CONNEMARA MASTERPIECE VANISHES AND RE-APPEARS (c1881) IN EDINBURGH

The History of Connemara 

May be an image of 5 people

Aloysius O’Kelly was a Dublin-born illustrator, journalist and painter who trained in London and Paris.
Born in 1853, he achieved some success in his lifetime, counting Vincent Van Gogh amongst his fans, and today his pieces are critically acclaimed, some selling for huge sums.
O’Kelly was also strongly linked with Connemara in the late 1870s and spent several years living here on and off.
It is thought that O’Kelly stayed in Lugnanaugh, in a cottage nestled below Garraun Mountain on the shores of Lough Fee near Leenane.
O’Kelly painted both the people and the scenery of Connemara and even managed to learn some Irish on his visit.
O’Kelly ultimately departed Connemara in 1884 having painted many incredible paintings including this one ‘Mass in a Connemara Cabin.’
The painting appears to be set in the same cabin as some of O’Kelly’s other works, and features people from Connemara in prayer as the priest says a station Mass in one of their homes.
Some suggest that it might even have been O’Kelly’s own rented lodgings and that the painting is a symbol of his growing sense of Irish nationalism.

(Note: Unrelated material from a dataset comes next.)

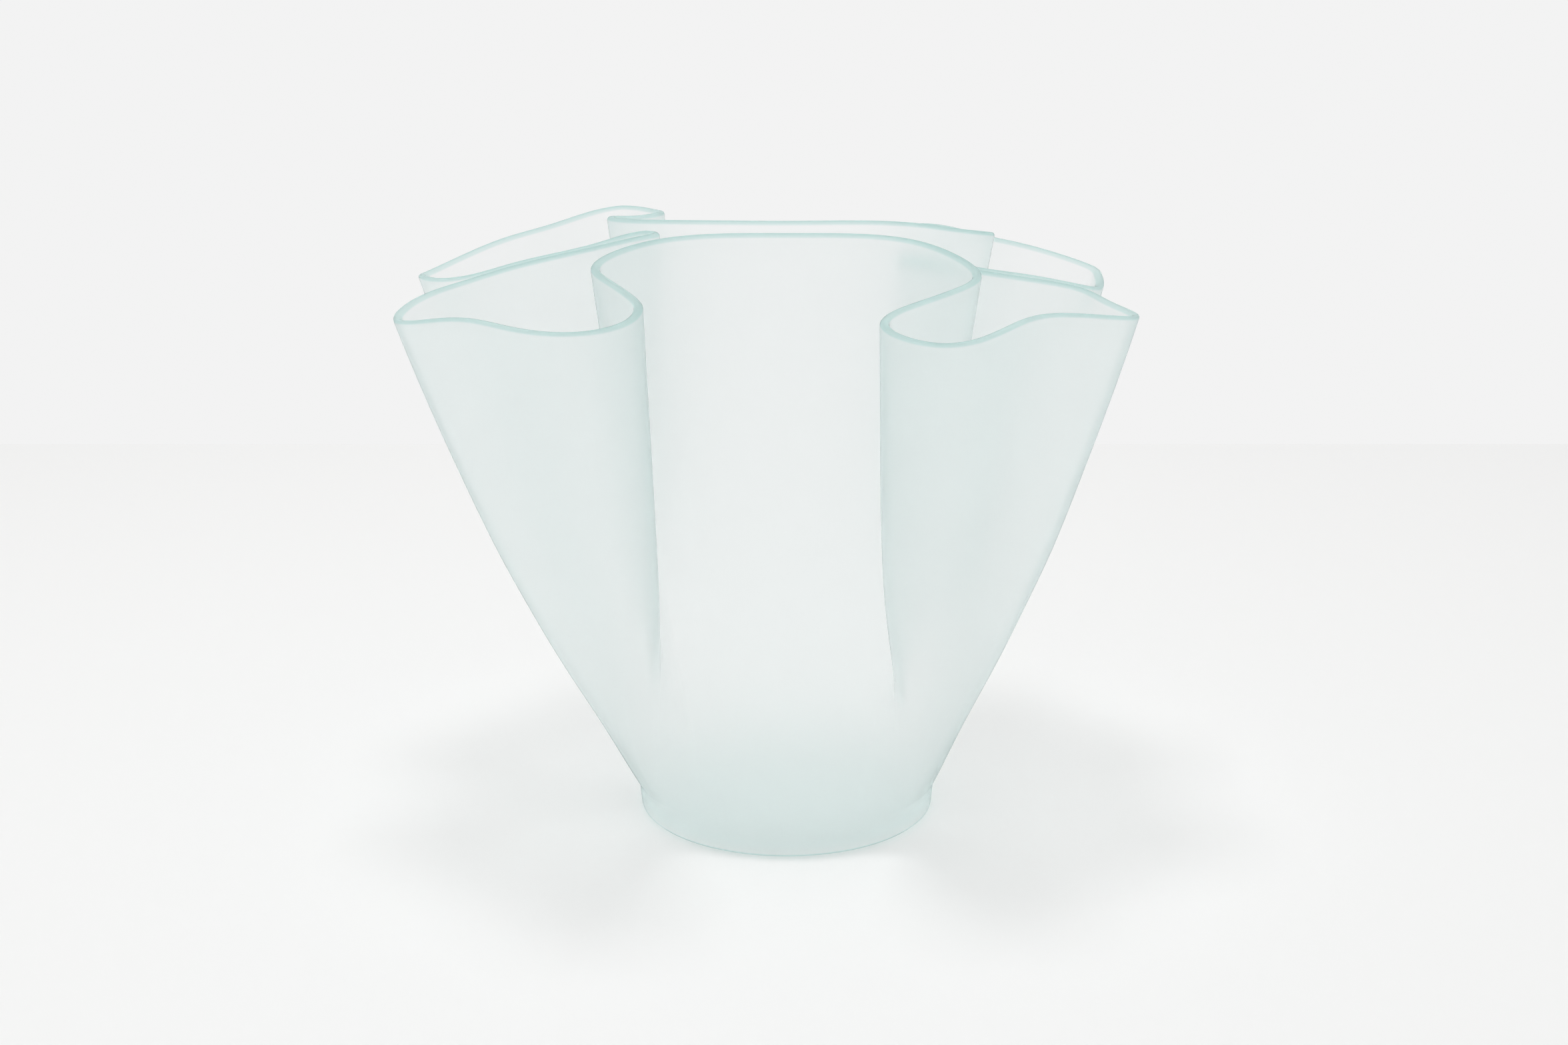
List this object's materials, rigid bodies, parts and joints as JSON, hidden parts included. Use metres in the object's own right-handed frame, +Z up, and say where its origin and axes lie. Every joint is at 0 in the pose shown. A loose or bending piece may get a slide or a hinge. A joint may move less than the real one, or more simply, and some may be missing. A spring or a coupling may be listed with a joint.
{
  "type": "fan vase",
  "caption": "Free-standing flower vase of frosted glass: a wall folded into deep lobes like an open fan, on a short round foot.",
  "frame": {"origin": "centre of the round foot, in the plane it rests on", "axes": "+Z up out of the mouth, +X to the right along the wide way of the fan, front towards -Y"},
  "size_m": [0.325, 0.272, 0.2761],
  "materials": {
    "wall_glass": "frosted, pale aqua",
    "collar_glass": "frosted, pale aqua",
    "floor_glass": "frosted, teal where seen through its edge"
  },
  "bodies": {
    "root": {"fluted_wall": "wall_glass", "foot_collar": "collar_glass", "base_disc": "floor_glass"}
  },
  "joints": []
}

This painting was the only Irish painting ever exhibited in the famous Paris Salon and it featured in various other exhibitions in cities around the world before disappearing mysteriously around 1895 when the artist emigrated to America.
It re-emerged in 2002 in the presbytery of St. Patrick’s Church in the strongly Irish Cowgate district of Edinburgh. James Connolly, the Irish rebel who led the 1916 rising was a parishioners there.

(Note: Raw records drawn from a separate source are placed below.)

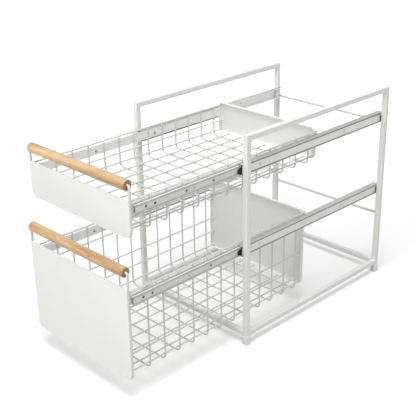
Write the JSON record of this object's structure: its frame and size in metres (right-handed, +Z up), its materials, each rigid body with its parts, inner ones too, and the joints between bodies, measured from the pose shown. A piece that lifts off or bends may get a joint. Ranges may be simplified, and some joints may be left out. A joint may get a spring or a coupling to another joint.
{
  "type": "two-tier drawer organizer",
  "caption": "White steel-tube organizer rack with stacked pull-out wire basket drawers on ball-bearing slides and round wooden handles.",
  "frame": {"origin": "centre of the part's box on the floor, with both drawers pulled out as stored", "axes": "+Z up, +Y from the drawers' fronts towards the back, +X to the right seen from the front"},
  "size_m": [0.2846, 0.658, 0.394],
  "materials": {
    "frame_white": "satin powder coat",
    "panel_white": "satin powder coat",
    "wire_white": "satin powder coat",
    "strip_white": "satin powder coat",
    "rail_steel": "rolled zinc-plated steel",
    "rivet_steel": "plated",
    "ball_steel": "polished",
    "black_plastic": "matt",
    "black_rubber": "matt",
    "foot_plastic": "matt",
    "beech": "oiled beech"
  },
  "bodies": {
    "frame": {"left_front_post": "frame_white", "right_front_post": "frame_white", "left_rear_post": "frame_white", "right_rear_post": "frame_white", "left_top_rail": "frame_white", "right_top_rail": "frame_white", "left_bottom_rail": "frame_white", "right_bottom_rail": "frame_white", "front_crossbar": "frame_white", "rear_crossbar": "frame_white", "upper_rear_rod": "frame_white", "lower_rear_rod": "frame_white", "foot_caps": "foot_plastic", "upper_left_cabinet_rail": "rail_steel", "upper_right_cabinet_rail": "rail_steel", "lower_left_cabinet_rail": "rail_steel", "lower_right_cabinet_rail": "rail_steel", "rail_buffers": "black_rubber", "cabinet_rivets": "rivet_steel"},
    "upper_drawer": {"upper_front_panel": "panel_white", "upper_hoop": "wire_white", "upper_handle": "beech", "upper_cross_wires": "wire_white", "upper_rim_wires": "wire_white", "upper_side_wires": "wire_white", "upper_floor_wires": "wire_white", "upper_rear_panel": "panel_white", "upper_left_strip": "strip_white", "upper_right_strip": "strip_white", "upper_left_drawer_rail": "rail_steel", "upper_right_drawer_rail": "rail_steel", "upper_strip_rivets": "rivet_steel"},
    "lower_drawer": {"lower_front_panel": "panel_white", "lower_hoop": "wire_white", "lower_handle": "beech", "lower_cross_wires": "wire_white", "lower_rim_wires": "wire_white", "lower_side_wires": "wire_white", "lower_floor_wires": "wire_white", "lower_rear_panel": "panel_white", "lower_left_strip": "strip_white", "lower_right_strip": "strip_white", "lower_left_drawer_rail": "rail_steel", "lower_right_drawer_rail": "rail_steel", "lower_strip_rivets": "rivet_steel"},
    "upper_cages": {"upper_ball_cages": "black_plastic", "upper_balls": "ball_steel"},
    "lower_cages": {"lower_ball_cages": "black_plastic", "lower_balls": "ball_steel"}
  },
  "joints": [
    {"name": "upper_drawer_slide", "type": "slide", "parent": "frame", "child": "upper_drawer", "axis": [0, -1, 0], "range_m": [-0.186, 0.1]},
    {"name": "lower_drawer_slide", "type": "slide", "parent": "frame", "child": "lower_drawer", "axis": [0, -1, 0], "range_m": [-0.199, 0.087]},
    {"name": "upper_cage_slide", "type": "slide", "parent": "frame", "child": "upper_cages", "axis": [0, -1, 0], "range_m": [-0.0935, 0.0505]},
    {"name": "lower_cage_slide", "type": "slide", "parent": "frame", "child": "lower_cages", "axis": [0, -1, 0], "range_m": [-0.1, 0.044]}
  ],
  "couplings": [
    {"joint": "upper_cage_slide", "follows": "upper_drawer_slide", "ratio": 0.5},
    {"joint": "lower_cage_slide", "follows": "lower_drawer_slide", "ratio": 0.5}
  ]
}
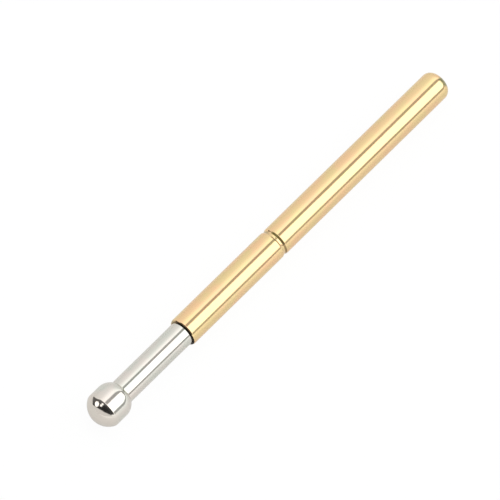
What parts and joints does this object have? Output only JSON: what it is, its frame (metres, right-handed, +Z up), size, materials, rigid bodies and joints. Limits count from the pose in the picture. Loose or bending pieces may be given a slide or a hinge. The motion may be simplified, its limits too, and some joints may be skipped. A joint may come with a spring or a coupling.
{
  "type": "pogo pin",
  "caption": "Spring-loaded contact pin: a ball-headed plunger slides in a thin crimped barrel with a closed, slightly domed rear end, over a coil spring.",
  "frame": {"origin": "centre of the barrel's mouth, on the pin's axis", "axes": "+X along the axis from the mouth to the closed rear end, +Z up when the pin lies flat; the ball head points to -X"},
  "size_m": [0.0165, 0.0012, 0.0012],
  "materials": {
    "gold_plated_tube": "bright gold plate over a drawn phosphor bronze tube, with fine drawing lines",
    "nickel_plated_bar": "bright nickel plate over a turned copper alloy bar, with fine turning rings",
    "spring_wire": "drawn spring wire with a satin plate"
  },
  "bodies": {
    "barrel": {"barrel": "gold_plated_tube", "spring": "spring_wire"},
    "plunger": {"plunger": "nickel_plated_bar"}
  },
  "joints": [
    {"name": "plunger_slide", "type": "slide", "parent": "barrel", "child": "plunger", "axis": [1, 0, 0], "range_m": [0, 0.00265], "stiffness_N_per_m": 380, "deforming": ["spring"]}
  ]
}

It had been hanging on the wall of a priests’ house for decades, its value unnoticed by the occupants of the house until an eagle-eyed visitor urged them to consult an art expert who confirmed it was an original O’Kelly.
Some sources suggest that the painting had been a present from the artist to a former priest, Canon Hannon, who had helped the Irish nationalist cause, and was one of the founders of Hibernian FC.  It now hangs in the National Gallery of Ireland, left, and is believed to be worth over half a million pounds.